That something must be suspicious with this recommendation one can see e.g. when looking at the voltage/impedance characteristics for antenna wire lengths up to 20 m (65 ft) provided by http://dl7ahw.bplaced.net/Antennenlaenge.html

So my suggestion would be to build a modified EARC antenna with links - to keep the design impedance on all frequency bands as well as possible.


Thanks for your work…


This is a great report. Thanks.

I also tend to conclude that the issue for the antenna with the 9:1 starts with the antenna length. In theory, wire lengths similar to the longer leg of a windom antenna gives similar impedances on harmonic bands, for example. But it can be seen in Heinz’ diagramm above how sensitive that is.

A similar loss mechanism might be there for this G5RV on 20m (not to argue if -3dB is noticable or not): 2x11.6m create a rather high impendance. The 75ohm twinline is about half wavelength --> high VSWR and high impedance again. Then 50ohms 5m RG58. About quarter wavelenght --> rather low impedance at the ATU which might add some further losses.

Great report …



Strange findings on the EARC endfed …
Just home from my 9 day SOTA tour, and used this antenna for most of my activations.
I carried a fullsize link-dipole (40-6m) too, but the endfed is so much easier to put up, and gives instant band change (handy when looking for S2S !).
I compensate the lower efficiency of the EARC by using 15W from the KX3.

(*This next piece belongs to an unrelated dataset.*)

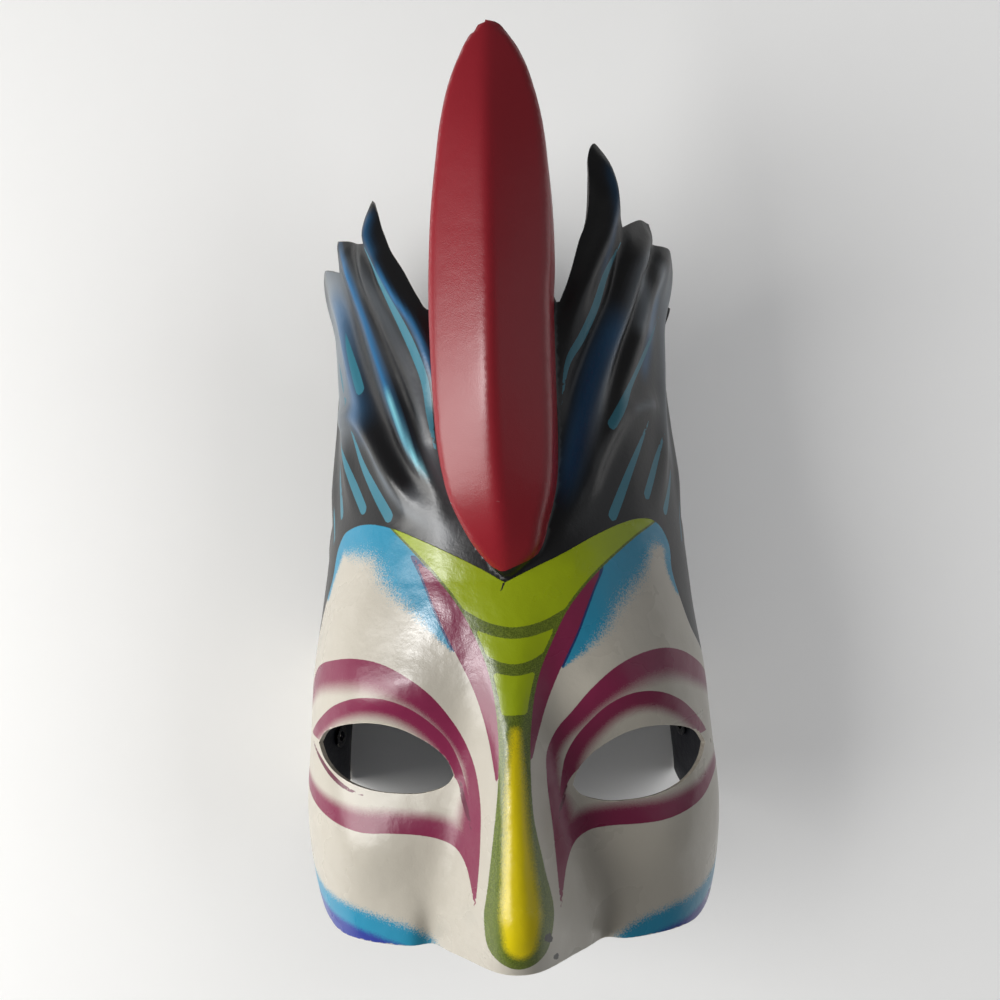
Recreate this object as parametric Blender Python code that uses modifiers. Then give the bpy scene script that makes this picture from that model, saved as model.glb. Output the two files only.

The pdf doesn’t mention if a “counterpoise” was used ?
My wire is 9.15m, but I always use 4m of wire connected to the ground lug, and don’t put it on the ground if possible, but tie it to a tree or bush (so making a “mini windom” in fact).
One activation was with a 20.3m EFHW and 49:1 transformer, SWR 1.5 on 40M without tuner, but results seemed not “spectacular” compared to my EARC endfed.
(of course this was just one instant, maybe bad propagation that day)

NOTE : I don’t wind the radiator around the pole, but use a 6m pole and put the wire as a sloper.
Maybe more food for study : effect of a glassfibre pole on radiation/impedance etc … ?
Also : in a future test, I would like to see an “ordinary” dipole in the comparisons.

Now that I won the WsprLite … I hope to start some tests soon myself :wink:
PS : and thanks for all the contacts ! Now have to do some more unpacking …


Referring to the diagrams plotted by DL7AHW was done with the intention to visualize the wave propagation on an antenna, especially for HAMs of the “ATU generation” (sorry for this expression).
But be careful: The wire lengths shown in the diagrams are valid for free space conditions AND with a proper termination (in the best/simplest form as a dipole).
So these lengths have to be adapted in practice, but the characteristic remains the same.


c[quote=“ON7DQ, post:17, topic:15635, full:true”]
My wire is 9.15m, but I always use 4m of wire connected to the ground lug, and don’t put it on the ground if possible, but tie it to a tree or bush (so making a “mini windom” in fact).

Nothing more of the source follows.